When all the calculations were done, there was little between the planes in terms of cost or operating abilities.
It then came down to strategy, according to Gregg.
Qantas wanted to get Jetstar International up and running as quickly as possible and to give it the cost advantages of the best new technologies, including wider use of carbon fibre composites.
Ultimately, according to Gregg, the weight of both those arguments tipped the decision in favour of Boeing.
But there was to be one last twist in the tale: just before the Qantas board was about to make a decision on December 7, both manufacturers lowered their prices at the last minute and it was back to the models.
"The revised offers were significant - I would go as far as to say very significant - and we wanted to check all of that," says Gregg.
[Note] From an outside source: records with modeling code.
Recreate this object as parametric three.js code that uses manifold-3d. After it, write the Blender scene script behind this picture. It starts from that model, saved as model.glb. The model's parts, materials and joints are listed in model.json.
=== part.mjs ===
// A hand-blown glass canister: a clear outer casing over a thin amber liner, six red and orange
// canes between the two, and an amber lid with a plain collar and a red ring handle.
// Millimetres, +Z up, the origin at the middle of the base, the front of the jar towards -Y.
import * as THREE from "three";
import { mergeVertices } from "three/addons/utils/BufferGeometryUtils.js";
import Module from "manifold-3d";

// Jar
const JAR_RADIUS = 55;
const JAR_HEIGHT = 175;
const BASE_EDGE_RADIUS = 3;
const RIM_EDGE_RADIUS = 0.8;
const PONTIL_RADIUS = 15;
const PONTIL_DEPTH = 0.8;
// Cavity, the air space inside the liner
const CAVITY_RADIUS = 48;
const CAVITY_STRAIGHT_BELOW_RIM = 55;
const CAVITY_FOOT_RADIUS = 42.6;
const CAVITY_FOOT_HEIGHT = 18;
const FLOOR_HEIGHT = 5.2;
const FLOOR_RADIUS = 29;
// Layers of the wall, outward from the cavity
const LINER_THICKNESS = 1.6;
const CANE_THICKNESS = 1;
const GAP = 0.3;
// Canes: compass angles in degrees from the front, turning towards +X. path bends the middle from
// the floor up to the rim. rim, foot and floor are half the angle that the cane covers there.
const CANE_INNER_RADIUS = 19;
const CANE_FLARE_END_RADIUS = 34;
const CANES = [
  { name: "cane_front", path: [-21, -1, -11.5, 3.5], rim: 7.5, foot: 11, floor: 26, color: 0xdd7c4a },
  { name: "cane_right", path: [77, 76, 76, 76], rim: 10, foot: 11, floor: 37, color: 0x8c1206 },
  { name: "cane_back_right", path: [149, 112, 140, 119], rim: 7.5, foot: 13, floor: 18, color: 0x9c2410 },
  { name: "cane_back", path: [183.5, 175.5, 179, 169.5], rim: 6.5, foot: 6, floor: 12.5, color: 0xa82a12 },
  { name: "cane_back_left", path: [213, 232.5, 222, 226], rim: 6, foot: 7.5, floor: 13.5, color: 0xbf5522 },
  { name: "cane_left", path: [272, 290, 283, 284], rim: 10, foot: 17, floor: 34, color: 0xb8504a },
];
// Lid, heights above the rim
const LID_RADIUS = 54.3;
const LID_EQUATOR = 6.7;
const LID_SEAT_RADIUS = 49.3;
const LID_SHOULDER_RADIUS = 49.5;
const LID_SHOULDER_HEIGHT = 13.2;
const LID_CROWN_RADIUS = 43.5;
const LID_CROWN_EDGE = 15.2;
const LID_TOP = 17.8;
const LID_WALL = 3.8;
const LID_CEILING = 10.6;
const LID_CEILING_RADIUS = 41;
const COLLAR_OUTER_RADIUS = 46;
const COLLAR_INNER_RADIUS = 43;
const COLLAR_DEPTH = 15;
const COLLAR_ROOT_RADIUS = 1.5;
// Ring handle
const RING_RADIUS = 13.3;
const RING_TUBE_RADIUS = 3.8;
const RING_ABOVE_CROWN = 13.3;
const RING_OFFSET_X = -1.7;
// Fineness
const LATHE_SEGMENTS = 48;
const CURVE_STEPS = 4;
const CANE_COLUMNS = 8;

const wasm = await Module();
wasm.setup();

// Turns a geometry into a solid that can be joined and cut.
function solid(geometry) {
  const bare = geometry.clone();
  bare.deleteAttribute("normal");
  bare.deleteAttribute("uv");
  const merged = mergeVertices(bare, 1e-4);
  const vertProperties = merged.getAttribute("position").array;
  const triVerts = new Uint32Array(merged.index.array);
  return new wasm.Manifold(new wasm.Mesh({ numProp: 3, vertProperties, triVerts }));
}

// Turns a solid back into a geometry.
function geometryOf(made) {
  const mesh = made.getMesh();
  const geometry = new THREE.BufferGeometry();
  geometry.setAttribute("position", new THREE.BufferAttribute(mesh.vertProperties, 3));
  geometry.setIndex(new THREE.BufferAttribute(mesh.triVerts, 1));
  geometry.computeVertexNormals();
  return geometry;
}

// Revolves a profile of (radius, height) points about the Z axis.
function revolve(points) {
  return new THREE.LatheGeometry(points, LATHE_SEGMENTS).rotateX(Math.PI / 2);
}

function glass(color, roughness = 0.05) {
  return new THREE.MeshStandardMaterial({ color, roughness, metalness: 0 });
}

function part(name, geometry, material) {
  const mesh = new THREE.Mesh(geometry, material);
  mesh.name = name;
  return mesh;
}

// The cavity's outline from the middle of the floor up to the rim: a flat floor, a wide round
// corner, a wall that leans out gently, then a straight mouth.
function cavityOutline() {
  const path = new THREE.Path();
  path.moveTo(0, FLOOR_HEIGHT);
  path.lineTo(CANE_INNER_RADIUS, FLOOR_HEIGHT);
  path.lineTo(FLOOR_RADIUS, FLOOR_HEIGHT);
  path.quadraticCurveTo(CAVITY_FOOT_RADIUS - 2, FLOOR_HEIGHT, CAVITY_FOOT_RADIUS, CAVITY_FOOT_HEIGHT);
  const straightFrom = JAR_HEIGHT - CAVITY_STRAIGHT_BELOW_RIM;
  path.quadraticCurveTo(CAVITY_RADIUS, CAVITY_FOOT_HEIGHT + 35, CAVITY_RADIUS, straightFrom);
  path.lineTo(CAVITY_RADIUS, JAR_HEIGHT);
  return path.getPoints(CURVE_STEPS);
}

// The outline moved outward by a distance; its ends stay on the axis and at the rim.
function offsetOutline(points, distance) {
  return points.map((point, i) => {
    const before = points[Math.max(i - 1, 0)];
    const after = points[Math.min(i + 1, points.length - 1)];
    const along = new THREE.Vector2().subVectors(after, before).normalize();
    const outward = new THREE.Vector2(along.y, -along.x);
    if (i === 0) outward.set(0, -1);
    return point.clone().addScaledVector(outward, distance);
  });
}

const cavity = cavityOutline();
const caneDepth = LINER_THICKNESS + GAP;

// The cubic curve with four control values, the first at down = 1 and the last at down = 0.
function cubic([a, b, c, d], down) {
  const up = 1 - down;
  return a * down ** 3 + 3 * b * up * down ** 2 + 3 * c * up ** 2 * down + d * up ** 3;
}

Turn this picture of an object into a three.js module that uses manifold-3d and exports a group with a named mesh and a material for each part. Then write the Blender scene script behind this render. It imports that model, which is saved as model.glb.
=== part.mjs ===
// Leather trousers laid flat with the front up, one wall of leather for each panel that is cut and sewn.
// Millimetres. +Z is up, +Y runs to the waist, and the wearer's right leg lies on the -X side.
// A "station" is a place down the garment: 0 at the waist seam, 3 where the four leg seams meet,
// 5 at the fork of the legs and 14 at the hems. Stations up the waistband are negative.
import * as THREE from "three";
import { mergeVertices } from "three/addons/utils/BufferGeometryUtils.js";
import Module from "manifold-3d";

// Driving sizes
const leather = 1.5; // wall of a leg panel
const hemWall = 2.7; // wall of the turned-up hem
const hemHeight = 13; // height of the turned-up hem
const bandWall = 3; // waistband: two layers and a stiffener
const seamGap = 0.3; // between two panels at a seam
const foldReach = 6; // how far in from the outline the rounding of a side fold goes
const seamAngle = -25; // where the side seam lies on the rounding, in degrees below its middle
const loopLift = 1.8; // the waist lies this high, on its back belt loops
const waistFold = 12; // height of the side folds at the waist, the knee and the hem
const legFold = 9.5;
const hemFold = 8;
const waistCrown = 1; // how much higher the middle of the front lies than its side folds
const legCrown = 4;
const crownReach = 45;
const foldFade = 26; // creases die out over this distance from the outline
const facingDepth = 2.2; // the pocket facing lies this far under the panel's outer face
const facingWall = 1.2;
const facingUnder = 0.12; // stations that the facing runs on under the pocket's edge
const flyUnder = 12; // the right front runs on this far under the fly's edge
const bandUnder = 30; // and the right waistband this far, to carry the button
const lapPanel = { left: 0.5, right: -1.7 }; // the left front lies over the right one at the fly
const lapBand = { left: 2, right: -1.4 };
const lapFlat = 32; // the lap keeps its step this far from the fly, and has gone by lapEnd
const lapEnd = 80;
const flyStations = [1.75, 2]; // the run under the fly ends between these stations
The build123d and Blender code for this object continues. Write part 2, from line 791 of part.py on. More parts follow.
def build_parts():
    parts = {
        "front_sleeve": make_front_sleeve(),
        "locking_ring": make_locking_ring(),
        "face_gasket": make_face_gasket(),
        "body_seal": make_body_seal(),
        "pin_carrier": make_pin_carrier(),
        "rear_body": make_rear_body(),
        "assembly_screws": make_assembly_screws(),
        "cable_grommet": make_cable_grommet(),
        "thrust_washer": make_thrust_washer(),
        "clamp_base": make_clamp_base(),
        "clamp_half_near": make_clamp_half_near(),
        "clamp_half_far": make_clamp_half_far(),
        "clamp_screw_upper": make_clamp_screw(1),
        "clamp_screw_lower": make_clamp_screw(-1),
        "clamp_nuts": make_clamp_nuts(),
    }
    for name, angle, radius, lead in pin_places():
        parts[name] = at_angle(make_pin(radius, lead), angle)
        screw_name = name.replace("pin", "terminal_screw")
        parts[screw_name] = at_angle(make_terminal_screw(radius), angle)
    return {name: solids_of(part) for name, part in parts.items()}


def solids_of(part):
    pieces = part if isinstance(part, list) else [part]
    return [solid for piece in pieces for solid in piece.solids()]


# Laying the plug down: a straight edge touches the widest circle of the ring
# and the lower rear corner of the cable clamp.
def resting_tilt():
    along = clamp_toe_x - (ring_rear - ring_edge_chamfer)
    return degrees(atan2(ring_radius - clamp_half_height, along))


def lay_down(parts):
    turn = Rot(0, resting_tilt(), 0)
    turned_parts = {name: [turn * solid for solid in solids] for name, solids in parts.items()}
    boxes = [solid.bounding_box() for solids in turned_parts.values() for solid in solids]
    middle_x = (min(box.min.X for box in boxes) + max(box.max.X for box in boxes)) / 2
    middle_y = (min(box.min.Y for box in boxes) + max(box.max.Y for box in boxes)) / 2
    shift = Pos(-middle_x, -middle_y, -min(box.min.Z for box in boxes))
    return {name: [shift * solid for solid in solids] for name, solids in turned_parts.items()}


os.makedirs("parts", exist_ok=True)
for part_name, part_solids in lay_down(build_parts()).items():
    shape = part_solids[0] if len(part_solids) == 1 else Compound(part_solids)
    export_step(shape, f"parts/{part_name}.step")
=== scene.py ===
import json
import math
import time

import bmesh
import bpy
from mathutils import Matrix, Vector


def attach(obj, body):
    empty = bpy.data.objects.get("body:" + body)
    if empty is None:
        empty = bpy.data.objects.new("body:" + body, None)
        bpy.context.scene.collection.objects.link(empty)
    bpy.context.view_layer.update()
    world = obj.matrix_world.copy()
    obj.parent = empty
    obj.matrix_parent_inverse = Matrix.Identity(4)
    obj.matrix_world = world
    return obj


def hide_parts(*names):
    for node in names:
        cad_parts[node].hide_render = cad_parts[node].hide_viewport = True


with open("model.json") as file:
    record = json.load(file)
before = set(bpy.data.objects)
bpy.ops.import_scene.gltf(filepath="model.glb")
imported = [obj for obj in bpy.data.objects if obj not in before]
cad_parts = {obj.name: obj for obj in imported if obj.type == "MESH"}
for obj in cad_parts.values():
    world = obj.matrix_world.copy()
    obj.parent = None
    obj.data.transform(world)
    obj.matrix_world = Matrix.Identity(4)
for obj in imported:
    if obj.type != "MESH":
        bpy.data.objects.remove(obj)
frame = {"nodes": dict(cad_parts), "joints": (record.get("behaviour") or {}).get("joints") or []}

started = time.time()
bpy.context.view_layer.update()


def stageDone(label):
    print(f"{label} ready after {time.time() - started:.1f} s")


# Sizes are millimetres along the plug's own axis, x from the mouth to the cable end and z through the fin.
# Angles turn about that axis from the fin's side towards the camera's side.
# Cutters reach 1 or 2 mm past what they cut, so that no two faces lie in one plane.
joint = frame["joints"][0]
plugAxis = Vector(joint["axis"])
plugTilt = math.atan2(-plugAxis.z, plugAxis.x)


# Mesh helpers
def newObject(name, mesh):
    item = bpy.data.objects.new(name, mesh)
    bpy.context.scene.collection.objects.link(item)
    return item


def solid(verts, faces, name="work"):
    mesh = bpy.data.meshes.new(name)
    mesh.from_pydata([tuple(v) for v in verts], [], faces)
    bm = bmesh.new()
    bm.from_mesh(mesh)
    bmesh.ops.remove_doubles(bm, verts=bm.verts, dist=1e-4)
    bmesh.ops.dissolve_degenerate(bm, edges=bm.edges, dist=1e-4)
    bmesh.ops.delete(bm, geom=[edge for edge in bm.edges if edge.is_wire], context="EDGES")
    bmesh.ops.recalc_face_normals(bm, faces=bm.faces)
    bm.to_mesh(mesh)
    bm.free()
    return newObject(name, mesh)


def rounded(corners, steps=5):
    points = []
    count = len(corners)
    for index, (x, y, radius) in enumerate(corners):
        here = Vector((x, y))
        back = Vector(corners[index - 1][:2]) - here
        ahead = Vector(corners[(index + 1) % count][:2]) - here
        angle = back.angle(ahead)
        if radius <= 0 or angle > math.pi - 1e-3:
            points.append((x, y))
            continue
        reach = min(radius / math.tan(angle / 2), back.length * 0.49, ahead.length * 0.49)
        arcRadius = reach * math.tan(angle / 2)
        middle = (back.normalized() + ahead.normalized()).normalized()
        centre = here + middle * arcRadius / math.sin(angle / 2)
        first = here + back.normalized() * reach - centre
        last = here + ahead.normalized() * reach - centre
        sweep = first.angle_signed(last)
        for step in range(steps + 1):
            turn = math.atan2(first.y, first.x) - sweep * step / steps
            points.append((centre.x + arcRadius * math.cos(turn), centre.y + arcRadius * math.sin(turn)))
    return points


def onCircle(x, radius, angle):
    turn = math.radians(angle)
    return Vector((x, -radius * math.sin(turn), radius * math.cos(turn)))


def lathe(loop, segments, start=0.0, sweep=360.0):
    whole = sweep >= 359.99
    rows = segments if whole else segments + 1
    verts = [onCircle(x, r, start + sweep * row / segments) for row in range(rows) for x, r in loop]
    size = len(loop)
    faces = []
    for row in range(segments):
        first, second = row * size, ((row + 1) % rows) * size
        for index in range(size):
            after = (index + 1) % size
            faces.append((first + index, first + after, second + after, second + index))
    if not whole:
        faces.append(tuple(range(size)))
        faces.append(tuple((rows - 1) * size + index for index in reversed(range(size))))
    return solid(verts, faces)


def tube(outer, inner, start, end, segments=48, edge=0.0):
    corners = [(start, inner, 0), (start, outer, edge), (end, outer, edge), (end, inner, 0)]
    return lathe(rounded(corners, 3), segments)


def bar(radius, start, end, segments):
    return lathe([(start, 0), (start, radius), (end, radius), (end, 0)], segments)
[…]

"But even after that, and we don't how they did it, they were still within a bee's knee of each other.
"So we would say that, for a week's delay, we got a better deal, but we still had the same issue of a decision and we were still laying the same factors on the table."
Although the question of ultra-long-range aircraft is now on hold, Gregg says hubs such as Singapore and Bangkok should be worried about the airline's ability to fly directly to far-flung parts of Asia.
"It's going to be far more attractive for Asian visitors to come direct to Australia, than transit through a hub like Hong Kong, Singapore, Bangkok or KL," he says.
"Hub-busting is about point-to-point - not just about long point-to-point, but intermediate point-to-point as well.
"And the beneficiaries will be the smaller (Australian) capital cities, which is where Jetstar is really targeted."
Gregg also expects the Dreamliner, which features increased passenger comfort - through higher cabin humidity and air pressure as well as features such as larger windows - to be popular with customers.
And he has a warning to the airline's competitors, who are set to face a Qantas-Jetstar combination armed with the latest planes.
"They should be afraid," he says. "They should be very afraid."